> _JOB_
Below this line is the material. Write out only its lines from the one containing "obj.parent = None" through the one containing "np.cumsum(np.linalg.norm(np.diff(points, axis=0), axis=1))])", both kept, exactly.

> _DATASET CONTENT_
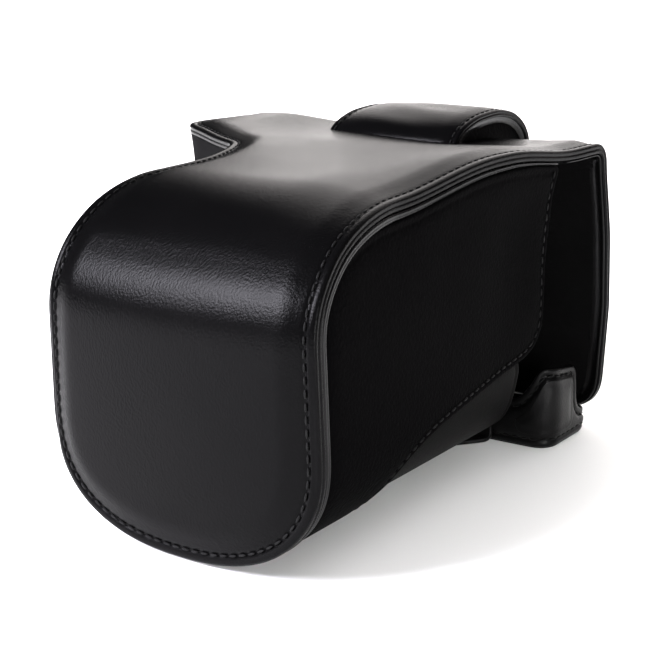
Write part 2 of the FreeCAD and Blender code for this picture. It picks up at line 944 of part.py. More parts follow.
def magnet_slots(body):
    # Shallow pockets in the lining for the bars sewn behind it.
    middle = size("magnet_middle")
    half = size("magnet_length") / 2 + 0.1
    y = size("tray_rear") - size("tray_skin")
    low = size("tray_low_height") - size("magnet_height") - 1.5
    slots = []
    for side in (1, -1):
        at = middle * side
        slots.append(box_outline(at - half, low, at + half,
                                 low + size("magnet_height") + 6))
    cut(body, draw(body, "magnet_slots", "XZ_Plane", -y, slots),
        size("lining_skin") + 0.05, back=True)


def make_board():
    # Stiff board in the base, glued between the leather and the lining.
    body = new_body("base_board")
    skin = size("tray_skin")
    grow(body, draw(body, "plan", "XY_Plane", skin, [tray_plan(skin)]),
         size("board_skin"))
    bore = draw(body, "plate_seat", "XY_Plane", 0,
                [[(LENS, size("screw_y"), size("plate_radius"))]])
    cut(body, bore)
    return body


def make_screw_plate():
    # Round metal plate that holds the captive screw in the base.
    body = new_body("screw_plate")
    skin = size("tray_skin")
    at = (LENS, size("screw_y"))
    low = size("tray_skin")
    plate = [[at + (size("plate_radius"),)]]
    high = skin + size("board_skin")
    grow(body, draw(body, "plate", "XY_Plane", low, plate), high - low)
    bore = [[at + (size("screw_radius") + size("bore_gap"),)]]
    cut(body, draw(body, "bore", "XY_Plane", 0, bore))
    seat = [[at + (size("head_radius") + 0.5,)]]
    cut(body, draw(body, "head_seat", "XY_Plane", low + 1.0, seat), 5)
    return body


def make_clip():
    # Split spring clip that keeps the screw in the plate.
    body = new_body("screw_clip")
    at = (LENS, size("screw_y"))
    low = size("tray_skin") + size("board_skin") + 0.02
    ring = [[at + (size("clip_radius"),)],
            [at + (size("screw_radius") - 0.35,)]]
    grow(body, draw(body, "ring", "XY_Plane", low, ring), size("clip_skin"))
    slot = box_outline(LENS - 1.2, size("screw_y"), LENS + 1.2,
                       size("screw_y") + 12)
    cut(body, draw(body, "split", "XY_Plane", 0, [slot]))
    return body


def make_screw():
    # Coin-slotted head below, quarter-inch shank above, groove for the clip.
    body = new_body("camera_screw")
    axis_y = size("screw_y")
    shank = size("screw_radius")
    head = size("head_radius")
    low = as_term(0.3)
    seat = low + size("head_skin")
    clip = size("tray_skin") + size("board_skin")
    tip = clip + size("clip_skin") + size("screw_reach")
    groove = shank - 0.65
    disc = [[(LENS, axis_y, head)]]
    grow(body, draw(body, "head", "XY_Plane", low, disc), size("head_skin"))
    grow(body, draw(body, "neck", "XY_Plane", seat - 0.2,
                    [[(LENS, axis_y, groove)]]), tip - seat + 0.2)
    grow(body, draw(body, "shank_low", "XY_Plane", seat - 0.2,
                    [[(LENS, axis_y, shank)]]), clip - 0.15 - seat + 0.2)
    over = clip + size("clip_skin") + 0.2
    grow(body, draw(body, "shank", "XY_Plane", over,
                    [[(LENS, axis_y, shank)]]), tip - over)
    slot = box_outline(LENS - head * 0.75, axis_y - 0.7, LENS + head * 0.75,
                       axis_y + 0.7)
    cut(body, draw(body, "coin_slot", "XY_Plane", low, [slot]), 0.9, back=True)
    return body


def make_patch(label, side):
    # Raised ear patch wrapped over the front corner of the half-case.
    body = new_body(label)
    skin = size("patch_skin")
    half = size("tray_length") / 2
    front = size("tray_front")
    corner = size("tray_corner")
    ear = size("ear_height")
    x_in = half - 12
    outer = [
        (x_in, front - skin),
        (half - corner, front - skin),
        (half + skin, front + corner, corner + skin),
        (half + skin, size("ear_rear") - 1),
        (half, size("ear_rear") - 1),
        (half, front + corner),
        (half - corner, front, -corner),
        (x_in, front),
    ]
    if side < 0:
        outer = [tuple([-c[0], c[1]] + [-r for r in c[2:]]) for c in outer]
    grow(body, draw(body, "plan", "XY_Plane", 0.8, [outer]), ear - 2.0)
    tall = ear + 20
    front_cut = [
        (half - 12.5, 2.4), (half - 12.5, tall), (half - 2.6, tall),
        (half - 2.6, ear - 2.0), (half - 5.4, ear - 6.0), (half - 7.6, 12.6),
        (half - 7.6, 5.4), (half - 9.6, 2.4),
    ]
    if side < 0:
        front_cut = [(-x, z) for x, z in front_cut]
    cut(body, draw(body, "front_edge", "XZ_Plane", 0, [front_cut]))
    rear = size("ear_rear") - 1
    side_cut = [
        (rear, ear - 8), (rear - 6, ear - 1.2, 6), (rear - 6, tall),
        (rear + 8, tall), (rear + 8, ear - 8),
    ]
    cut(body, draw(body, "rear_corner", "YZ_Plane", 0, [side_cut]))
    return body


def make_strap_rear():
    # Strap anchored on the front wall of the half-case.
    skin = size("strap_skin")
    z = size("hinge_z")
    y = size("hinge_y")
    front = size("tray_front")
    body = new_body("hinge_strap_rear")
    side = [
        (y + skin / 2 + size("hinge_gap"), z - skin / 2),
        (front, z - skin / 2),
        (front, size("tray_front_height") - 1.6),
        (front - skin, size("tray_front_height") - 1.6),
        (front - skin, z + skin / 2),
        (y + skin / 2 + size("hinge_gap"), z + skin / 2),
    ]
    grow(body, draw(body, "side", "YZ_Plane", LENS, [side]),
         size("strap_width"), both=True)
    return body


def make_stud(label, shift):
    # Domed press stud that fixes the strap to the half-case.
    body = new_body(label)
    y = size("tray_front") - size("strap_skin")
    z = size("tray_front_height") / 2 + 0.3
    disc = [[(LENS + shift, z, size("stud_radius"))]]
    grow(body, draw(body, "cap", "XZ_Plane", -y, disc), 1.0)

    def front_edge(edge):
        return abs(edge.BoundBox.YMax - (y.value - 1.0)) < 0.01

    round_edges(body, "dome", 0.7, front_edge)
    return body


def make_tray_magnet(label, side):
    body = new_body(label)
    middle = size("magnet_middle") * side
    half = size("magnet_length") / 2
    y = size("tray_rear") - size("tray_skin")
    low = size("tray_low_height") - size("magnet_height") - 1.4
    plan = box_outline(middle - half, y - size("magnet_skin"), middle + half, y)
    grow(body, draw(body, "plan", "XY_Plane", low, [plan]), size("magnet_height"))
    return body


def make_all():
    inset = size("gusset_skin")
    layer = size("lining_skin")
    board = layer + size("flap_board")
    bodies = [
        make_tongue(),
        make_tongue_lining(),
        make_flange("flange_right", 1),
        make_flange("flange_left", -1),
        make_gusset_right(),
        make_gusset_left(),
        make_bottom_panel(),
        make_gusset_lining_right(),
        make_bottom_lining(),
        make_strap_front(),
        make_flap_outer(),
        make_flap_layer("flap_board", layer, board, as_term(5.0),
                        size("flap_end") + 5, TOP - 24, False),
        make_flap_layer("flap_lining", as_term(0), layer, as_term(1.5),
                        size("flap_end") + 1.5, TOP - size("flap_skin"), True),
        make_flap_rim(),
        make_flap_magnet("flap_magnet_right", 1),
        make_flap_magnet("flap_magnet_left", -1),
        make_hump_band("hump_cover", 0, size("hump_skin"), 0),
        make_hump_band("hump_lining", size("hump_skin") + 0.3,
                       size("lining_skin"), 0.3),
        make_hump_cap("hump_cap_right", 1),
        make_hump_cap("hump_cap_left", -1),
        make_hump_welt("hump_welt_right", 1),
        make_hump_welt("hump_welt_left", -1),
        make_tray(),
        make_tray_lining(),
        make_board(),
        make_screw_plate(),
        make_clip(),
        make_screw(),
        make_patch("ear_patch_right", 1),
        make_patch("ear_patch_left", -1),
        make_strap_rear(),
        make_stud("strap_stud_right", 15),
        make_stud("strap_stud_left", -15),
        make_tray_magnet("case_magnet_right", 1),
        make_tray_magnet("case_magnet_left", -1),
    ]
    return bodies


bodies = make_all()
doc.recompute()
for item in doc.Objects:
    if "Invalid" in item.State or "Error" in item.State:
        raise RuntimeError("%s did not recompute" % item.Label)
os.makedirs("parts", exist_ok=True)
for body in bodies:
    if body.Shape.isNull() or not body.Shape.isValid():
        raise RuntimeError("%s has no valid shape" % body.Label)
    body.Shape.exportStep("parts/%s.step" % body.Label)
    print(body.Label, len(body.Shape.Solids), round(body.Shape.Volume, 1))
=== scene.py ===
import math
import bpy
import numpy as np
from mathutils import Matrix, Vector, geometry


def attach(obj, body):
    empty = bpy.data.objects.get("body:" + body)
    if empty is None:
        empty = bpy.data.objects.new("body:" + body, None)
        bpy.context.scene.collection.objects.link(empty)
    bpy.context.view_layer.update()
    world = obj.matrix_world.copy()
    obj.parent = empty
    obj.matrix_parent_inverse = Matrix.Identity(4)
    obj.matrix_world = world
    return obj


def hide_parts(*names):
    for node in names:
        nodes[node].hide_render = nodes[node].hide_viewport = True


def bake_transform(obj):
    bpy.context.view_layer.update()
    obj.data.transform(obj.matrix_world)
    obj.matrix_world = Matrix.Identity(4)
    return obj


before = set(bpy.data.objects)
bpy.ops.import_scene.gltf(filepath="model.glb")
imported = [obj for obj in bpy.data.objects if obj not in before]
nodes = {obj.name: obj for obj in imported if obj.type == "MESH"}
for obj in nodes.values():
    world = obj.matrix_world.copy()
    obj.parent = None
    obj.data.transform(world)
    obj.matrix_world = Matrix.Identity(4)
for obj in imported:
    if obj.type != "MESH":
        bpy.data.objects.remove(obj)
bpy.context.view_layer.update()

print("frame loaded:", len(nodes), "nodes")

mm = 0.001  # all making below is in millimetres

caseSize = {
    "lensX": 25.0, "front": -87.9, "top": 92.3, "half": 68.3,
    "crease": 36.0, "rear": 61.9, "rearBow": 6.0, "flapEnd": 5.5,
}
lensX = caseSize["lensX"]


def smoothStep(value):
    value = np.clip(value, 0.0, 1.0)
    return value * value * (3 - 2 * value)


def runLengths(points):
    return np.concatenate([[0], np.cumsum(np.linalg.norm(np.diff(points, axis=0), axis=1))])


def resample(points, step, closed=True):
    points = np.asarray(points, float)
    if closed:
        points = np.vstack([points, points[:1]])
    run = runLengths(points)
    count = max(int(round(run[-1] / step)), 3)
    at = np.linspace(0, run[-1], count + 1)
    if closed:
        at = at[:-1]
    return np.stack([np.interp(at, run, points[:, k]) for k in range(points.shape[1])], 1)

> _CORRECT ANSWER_
    obj.parent = None
    obj.data.transform(world)
    obj.matrix_world = Matrix.Identity(4)
for obj in imported:
    if obj.type != "MESH":
        bpy.data.objects.remove(obj)
bpy.context.view_layer.update()

print("frame loaded:", len(nodes), "nodes")

mm = 0.001  # all making below is in millimetres

caseSize = {
    "lensX": 25.0, "front": -87.9, "top": 92.3, "half": 68.3,
    "crease": 36.0, "rear": 61.9, "rearBow": 6.0, "flapEnd": 5.5,
}
lensX = caseSize["lensX"]


def smoothStep(value):
    value = np.clip(value, 0.0, 1.0)
    return value * value * (3 - 2 * value)


def runLengths(points):
    return np.concatenate([[0], np.cumsum(np.linalg.norm(np.diff(points, axis=0), axis=1))])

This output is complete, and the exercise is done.